DCC sells out to advertisers

I am writing to you to in relation to Dublin City Council's decision to erect 120 permanent advertising billboards around the city, operated by JC Decaux, one of the world's largest outdoor advertising companies. This decision to effectively hand over public space to a private company to profit from advertising for an indefinite time frame in return for 500 bicycles is not value for money. These huge display ads, 2.4m high, and almost two metres wide, will add to our already impossibly cluttered streets. I have already lodged objections on the basis that there has been no public consultation relating to these advertising displays which will have a huge impact on our streetscapes. Selling our valuable street space to a multinational advertising corporation for a few hundred bicycles is not a good deal for Dubliners!

 

People should lodge their own objections to DCC, and to city councillors to vote down these proposals. The City Manager has many questions to answer in relation to this deal. What consultation has taken place with the public to see if they wanted these structures and who controls the advertising content?

It is ironic that DCC is planning to sell off space for corporate advertising given that last year they tried to ban the erection of public notices denying free speech to non-profit organisations and individuals.

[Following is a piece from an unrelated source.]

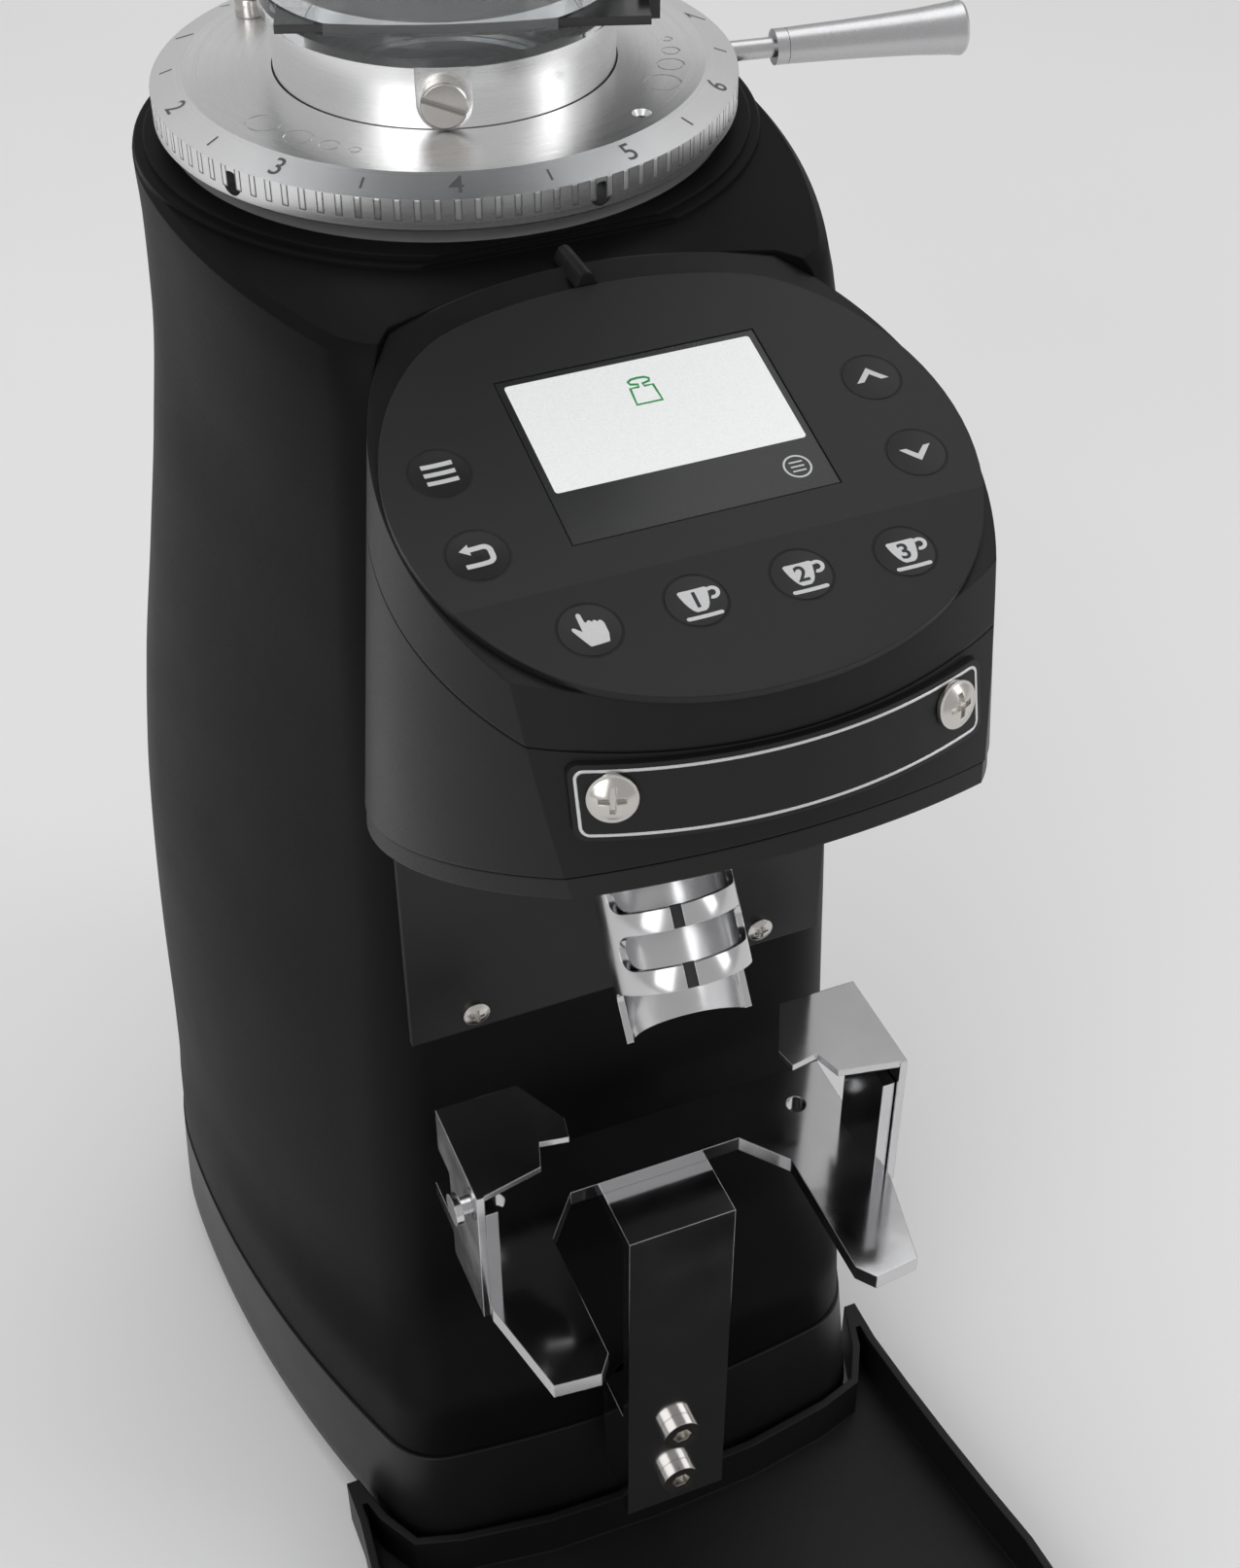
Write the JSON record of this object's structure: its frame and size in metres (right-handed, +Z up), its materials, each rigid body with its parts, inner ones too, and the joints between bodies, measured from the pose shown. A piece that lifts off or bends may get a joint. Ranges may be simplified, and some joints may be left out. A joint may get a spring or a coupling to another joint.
{
  "type": "electronic burr coffee grinder",
  "caption": "Grind-by-weight espresso grinder: tapered body with hopper, stepped grind collar and lever, sloping control head, chrome spout, weighing fork with clips, tray.",
  "frame": {"origin": "on the grinding axis, at the plane of the four feet", "axes": "+Z up along the grinding axis, -Y towards the control head and the spout, +X to the right seen from the front"},
  "size_m": [0.1898, 0.3295, 0.5035],
  "materials": {
    "plinth_paint": "satin black powder coat",
    "steel": "brushed",
    "rubber": "matt",
    "body_paint": "satin black powder coat, fine texture",
    "black_steel": "satin black coat on bent sheet",
    "black_plastic": "matt black",
    "red_rocker": "gloss red",
    "panel_plastic": "fine matt charcoal",
    "screen": "lit colour screen",
    "circuit_board": "green board",
    "badge_plate": "matt black with a bright edge, bare",
    "screw_steel": "zinc plated",
    "chrome": "mirror chrome",
    "cast_aluminium": "as cast and machined",
    "iron_stack": "stacked sheets",
    "copper_winding": "varnished copper",
    "burr_steel": "hardened and ground",
    "capacitor_can": "off-white",
    "load_cell_metal": "milled",
    "neck_aluminium": "fine turned",
    "clear_plastic": "clear moulded plastic",
    "smoke_lid": "gloss black",
    "shutter_plastic": "gloss black",
    "collar_aluminium": "turned and satin anodised",
    "brass_part": "cast brass",
    "button_plastic": "matt charcoal with light icons"
  },
  "bodies": {
    "grinder": {"base_plinth": "plinth_paint", "base_plate": "steel", "rubber_feet": "rubber", "body_casting": "body_paint", "service_panel": "black_steel", "mains_inlet": "black_plastic", "power_switch": "black_plastic", "head_housing": "body_paint", "head_cover": "body_paint", "head_bottom": "black_plastic", "fascia_panel": "panel_plastic", "display_module": "screen", "display_board": "circuit_board", "nameplate": "badge_plate", "nameplate_screws": "screw_steel", "column_plate": "black_steel", "column_plate_screws": "screw_steel", "spout": "chrome", "exit_duct": "black_plastic", "grinding_chamber": "cast_aluminium", "carrier_springs": "steel", "stator_core": "iron_stack", "stator_winding": "copper_winding", "motor_frame": "cast_aluminium", "bearings": "burr_steel", "run_capacitor": "capacitor_can", "control_board": "circuit_board", "load_cell": "load_cell_metal", "fork_bracket": "steel", "fork_bolts": "screw_steel", "fork": "black_steel"},
    "power_rocker": {"power_rocker": "red_rocker"},
    "tray": {"tray": "black_plastic"},
    "carriage": {"upper_burr_carrier": "neck_aluminium", "upper_burr": "burr_steel", "neck_screws": "screw_steel", "shutter_frame": "clear_plastic", "hopper": "clear_plastic"},
    "hopper_lid": {"hopper_lid": "smoke_lid"},
    "shutter": {"shutter": "shutter_plastic"},
    "grind_collar": {"collar": "collar_aluminium", "lever_rod": "steel", "lever_grip": "steel"},
    "rotor": {"motor_shaft": "burr_steel", "rotor_core": "iron_stack", "lower_burr_carrier": "brass_part", "lower_burr": "burr_steel", "burr_screws": "screw_steel", "burr_nut": "steel", "cooling_fan": "black_plastic"},
    "clip_left": {"clip_left": "black_steel"},
    "clip_right": {"clip_right": "black_steel"},
    "button_menu": {"button_menu": "button_plastic"},
    "button_back": {"button_back": "button_plastic"},
    "button_up": {"button_up": "button_plastic"},
    "button_down": {"button_down": "button_plastic"},
    "button_manual": {"button_manual": "button_plastic"},
    "button_dose_1": {"button_dose_1": "button_plastic"},
    "button_dose_2": {"button_dose_2": "button_plastic"},
    "button_dose_3": {"button_dose_3": "button_plastic"}
  },
  "joints": [
    {"name": "carrier_lift", "type": "slide", "parent": "grinder", "child": "carriage", "axis": [0, 0, 1], "range_m": [-0.00026, 0.0013], "deforming": ["carrier_springs"]},
    {"name": "collar_turn", "type": "hinge", "parent": "carriage", "child": "grind_collar", "pos_m": [0, 0, 0.34], "axis": [0, 0, 1], "range_deg": [-60, 300]},
    {"name": "rotor_spin", "type": "hinge", "parent": "grinder", "child": "rotor", "pos_m": [0, 0, 0.2], "axis": [0, 0, 1], "continuous": true},
    {"name": "lid_lift", "type": "slide", "parent": "carriage", "child": "hopper_lid", "axis": [0, 0, 1], "range_m": [0, 0.08]},
    {"name": "shutter_slide", "type": "slide", "parent": "carriage", "child": "shutter", "axis": [0.9461, -0.3239, 0], "range_m": [0, 0.045]},
    {"name": "tray_slide", "type": "slide", "parent": "grinder", "child": "tray", "axis": [0, -1, 0], "range_m": [0, 0.12]},
    {"name": "power_rock", "type": "hinge", "parent": "grinder", "child": "power_rocker", "pos_m": [0.017, 0.086, 0.083], "axis": [1, 0, 0], "range_deg": [-18, 0]},
    {"name": "clip_left_swing", "type": "hinge", "parent": "grinder", "child": "clip_left", "pos_m": [-0.0468, -0.121, 0.164], "axis": [1, 0, 0], "range_deg": [-6, 22], "stiffness_Nm_per_rad": 0.25},
    {"name": "clip_right_swing", "type": "hinge", "parent": "grinder", "child": "clip_right", "pos_m": [0.0468, -0.121, 0.164], "axis": [1, 0, 0], "range_deg": [-6, 22], "stiffness_Nm_per_rad": 0.25},
    {"name": "press_menu", "type": "slide", "parent": "grinder", "child": "button_menu", "axis": [0, 0.2672, -0.9636], "range_m": [0, 0.0006], "stiffness_N_per_m": 900},
    {"name": "press_back", "type": "slide", "parent": "grinder", "child": "button_back", "axis": [0, 0.2672, -0.9636], "range_m": [0, 0.0006], "stiffness_N_per_m": 900},
    {"name": "press_up", "type": "slide", "parent": "grinder", "child": "button_up", "axis": [0, 0.2672, -0.9636], "range_m": [0, 0.0006], "stiffness_N_per_m": 900},
    {"name": "press_down", "type": "slide", "parent": "grinder", "child": "button_down", "axis": [0, 0.2672, -0.9636], "range_m": [0, 0.0006], "stiffness_N_per_m": 900},
    {"name": "press_manual", "type": "slide", "parent": "grinder", "child": "button_manual", "axis": [0, 0.2672, -0.9636], "range_m": [0, 0.0006], "stiffness_N_per_m": 900},
    {"name": "press_dose_1", "type": "slide", "parent": "grinder", "child": "button_dose_1", "axis": [0, 0.2672, -0.9636], "range_m": [0, 0.0006], "stiffness_N_per_m": 900},
    {"name": "press_dose_2", "type": "slide", "parent": "grinder", "child": "button_dose_2", "axis": [0, 0.2672, -0.9636], "range_m": [0, 0.0006], "stiffness_N_per_m": 900},
    {"name": "press_dose_3", "type": "slide", "parent": "grinder", "child": "button_dose_3", "axis": [0, 0.2672, -0.9636], "range_m": [0, 0.0006], "stiffness_N_per_m": 900}
  ],
  "couplings": [
    {"joint": "carrier_lift", "follows": "collar_turn", "m_per_rad": 0.00023873}
  ]
}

This is a Public-Private Partnership arrangement. I am currently undertaking a PhD in PPP research and the evidence to date from PPPs carried out by DCC in relation to social housing, waste outsourcing and the Ringsend waste water treatment plant is that PPPs are more costly for the tax payer, and the private partner is only interested in profit to the detriment of the public service provided. If the council want to promote bicycle use they should build more cycle lanes. They could start by putting a bicycle lane on O'Connell St. These plans for advertising display units are another example of profit coming before the interests of the ordinary citizens of this city.